A total of 10 firearms have been seized, Jackson said, including three assault rifles.
Hancock and Pazen both acknowledged that the violence and vandalism are being carried out by a small group of individuals who are "hijacking" Floyd's death to advance a violent agenda.
"Attempting to capitalize on this tragic killing of Mr. George Floyd to cause widespread damage in our city in nearly as inexcusable as the horrific killing itself," Pazen said.
The mayor said Gov. Jared Polis has also called in the Colorado National Guard to provide extra support.
"Mayor Hancock has requested the support of the National Guard to help keep people safe and prevent further destruction and I have granted that request,” Polis said in a statement Saturday.

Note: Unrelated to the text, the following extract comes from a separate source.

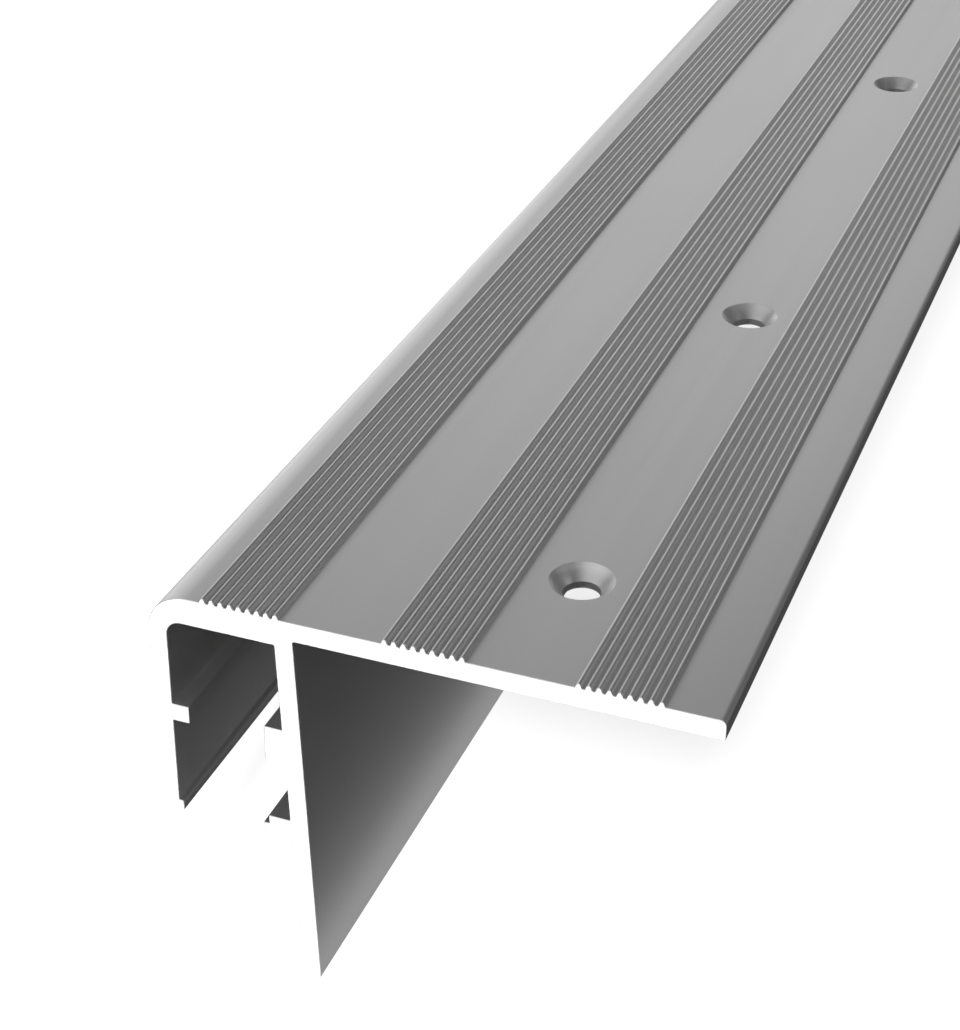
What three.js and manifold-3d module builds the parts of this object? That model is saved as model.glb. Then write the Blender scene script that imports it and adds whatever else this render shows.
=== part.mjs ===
import * as THREE from 'three';
import { mergeVertices } from 'three/addons/utils/BufferGeometryUtils.js';
import Module from 'manifold-3d';

// Aluminium stair nosing: one extrusion that is screwed down over the edge of a step.
// Lengths are in millimetres. +Y runs along the extrusion, +X from the nose to the rear edge, +Z up.
// The section is drawn with x = 0 on the back of the rear leg and z = 0 on the flats of the tread.

// Overall
const LENGTH = 1000;
const REAR_EDGE_X = 52.3;
const REAR_LEG_DEPTH = 57;
const CHANNEL_DEPTH = 33.6;

// Walls
const FLANGE_T = 2.7;
const CROWN_T = 3.8;
const LEG_T = 2.5;

// Front leg: its outer face leans out towards the bottom, from the corner that the nose rounds off.
const NOSE_CORNER_X = -19.3;
const SPLAY = Math.tan(THREE.MathUtils.degToRad(2.7));
const NOSE_R = 5.8;
const NOSE_INNER_R = 2.15;

// Lugs and beads inside the channel
const SHELF_TOP = 16.5;
const FRONT_LUG_T = 2.55;
const FRONT_LUG_REACH = 2.3;
const REAR_LUG_T = 5.3;
const REAR_LUG_X = -4.15;
const LOWER_LUG_TOP = 30.8;
const LOWER_LUG_X = -4;
const LIP_REACH = 0.8;
const BEAD_T = 1.5;
const BEAD_REACH = 0.65;

// Corner radii
const EDGE_R = 0.35;
const REAR_EDGE_TOP_R = 0.75;
const LEG_TIP_R = 0.95;
const FLANGE_FILLET_R = 0.3;
const ARC_STEP = Math.PI / 10;

// Anti-slip ribs: bands of round-topped ribs that stand on the flats
const BAND_COUNT = 3;
const BAND_PITCH = 23.5;
const FIRST_BAND_X = -12.1;
const RIBS_PER_BAND = 9;
const RIB_PITCH = 1.2;
const RIB_BASE = 0.9;
const RIB_HEIGHT = 0.62;
const RIB_SHOULDER = 0.4;

// Screw holes for 4 mm countersunk screws, in one row between the second and the third band
const HOLE_X = 28.7;
const HOLE_D = 4.6;
const HEAD_D = 8;
const HOLE_SEGMENTS = 28;
const END_DISTANCE = 20;
const FIRST_GAP = 74;
const PITCH_COUNT = 8;
const CUT_MARGIN = 1;

// The origin lies on the underside of the flange, at mid-length, midway from the rear leg to the screws.
const ORIGIN_X = HOLE_X / 2;
const ORIGIN_Z = -FLANGE_T;

const frontOuterX = (z) => NOSE_CORNER_X + SPLAY * z;
const frontInnerX = (z) => frontOuterX(z) + LEG_T * Math.hypot(1, SPLAY);

// A section is a list of corners [x, z, radius]. A corner with a radius becomes an arc.
function roundCorner(before, corner, after) {
  const here = new THREE.Vector2(corner[0], corner[1]);
  const radius = corner[2];
  if (!radius) return [here];
  const toBefore = new THREE.Vector2(before[0], before[1]).sub(here).normalize();
  const toAfter = new THREE.Vector2(after[0], after[1]).sub(here).normalize();
  const half = Math.acos(THREE.MathUtils.clamp(toBefore.dot(toAfter), -1, 1)) / 2;
  const bisector = toBefore.clone().add(toAfter).normalize();
  const centre = here.clone().addScaledVector(bisector, radius / Math.sin(half));
  const reach = radius / Math.tan(half);
  const first = here.clone().addScaledVector(toBefore, reach).sub(centre);
  const turn = Math.PI - 2 * half;
  const side = Math.sign(toAfter.cross(toBefore));
  const steps = Math.max(2, Math.ceil(turn / ARC_STEP));
  return Array.from({ length: steps + 1 }, (_, i) =>
    first.clone().rotateAround(new THREE.Vector2(), (side * turn * i) / steps).add(centre),
  );
}

function roundedOutline(corners) {
  return corners.flatMap((corner, i) =>
    roundCorner(corners.at(i - 1), corner, corners[(i + 1) % corners.length]),
  );
}

// One rib, from its left foot to its right foot
function ribCorners(x) {
  const shoulder = RIB_BASE * 0.17;
  const crest = RIB_BASE * 0.36;
  return [
    [x, 0],
    [x + shoulder, RIB_SHOULDER],
    [x + crest, RIB_HEIGHT],
    [x + RIB_BASE - crest, RIB_HEIGHT],
    [x + RIB_BASE - shoulder, RIB_SHOULDER],
    [x + RIB_BASE, 0],
  ];
}

function treadCorners() {
  const corners = [];
  for (let band = 0; band < BAND_COUNT; band += 1) {
    const bandX = FIRST_BAND_X + band * BAND_PITCH;
    for (let rib = 0; rib < RIBS_PER_BAND; rib += 1) {
      corners.push(...ribCorners(bandX + rib * RIB_PITCH));
    }
  }
  return corners;
}

// Flange end and underside, from the tread down to the back of the rear leg
function flangeCorners() {
  return [
    [REAR_EDGE_X, 0, REAR_EDGE_TOP_R],
    [REAR_EDGE_X, -FLANGE_T, EDGE_R],
    [0, -FLANGE_T, FLANGE_FILLET_R],
  ];
}

// Rear leg with its two lugs, from the back of its tip round to the channel's ceiling
function rearLegCorners() {
  const lowerStep = -CHANNEL_DEPTH + BEAD_T;
  const slant = (x, z) => x + SPLAY * z;
  return [
    [0, -REAR_LEG_DEPTH, EDGE_R],
    [-LEG_T, -REAR_LEG_DEPTH, LEG_TIP_R],
    [-LEG_T, -CHANNEL_DEPTH],
    [slant(LOWER_LUG_X, -CHANNEL_DEPTH) - LIP_REACH, -CHANNEL_DEPTH, EDGE_R],
    [slant(LOWER_LUG_X, lowerStep) - LIP_REACH, lowerStep],
    [slant(LOWER_LUG_X, lowerStep), lowerStep],
    [slant(LOWER_LUG_X, -LOWER_LUG_TOP), -LOWER_LUG_TOP],
    [-LEG_T, -LOWER_LUG_TOP],
    [-LEG_T, -SHELF_TOP - REAR_LUG_T],
    [slant(REAR_LUG_X, -SHELF_TOP - REAR_LUG_T), -SHELF_TOP - REAR_LUG_T],
    [slant(REAR_LUG_X, -SHELF_TOP), -SHELF_TOP],
    [-LEG_T, -SHELF_TOP],
    [-LEG_T, -CROWN_T],
  ];
}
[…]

"Today is a new day and it is my hope and the hope of all Coloradans that any future demonstrations remain peaceful," he said. "To those peacefully protesting at a safe social distance, know that I see you and I am listening."
Saturday's march offered a moment for thousands to speak out against racial injustice. Protesters lay face-down for 9 minutes, with their hands behind their back in a similar position as Floyd, chanting "I can't breathe," among his last words.
After that, thousands marched down the 16th Street Mall, chanting and yelling for justice.
There has been one major confrontation between protesters and Denver Police, about 4 p.m. at the District 6 police substation at Colfax Avenue and Washington Street. Tear gas was used.
The crowds have thinned to a couple of hundred from about a peak. Now people are marching up and down Colfax.
The organizers, who made it clear the rally is over at 5 p.m., have left. Those still here likely include those who intend to ignore the curfew, or at least are saying they will.
State Sen. Julie Gonzales, D-Denver, reiterated that it was Floyd, and other people who have died in police custody, who should be the focus of these events, and not the destruction.
"I've been shocked at the concern for property, and I wish there was that same level of concern for life," she said. "That is the work. That will be our work."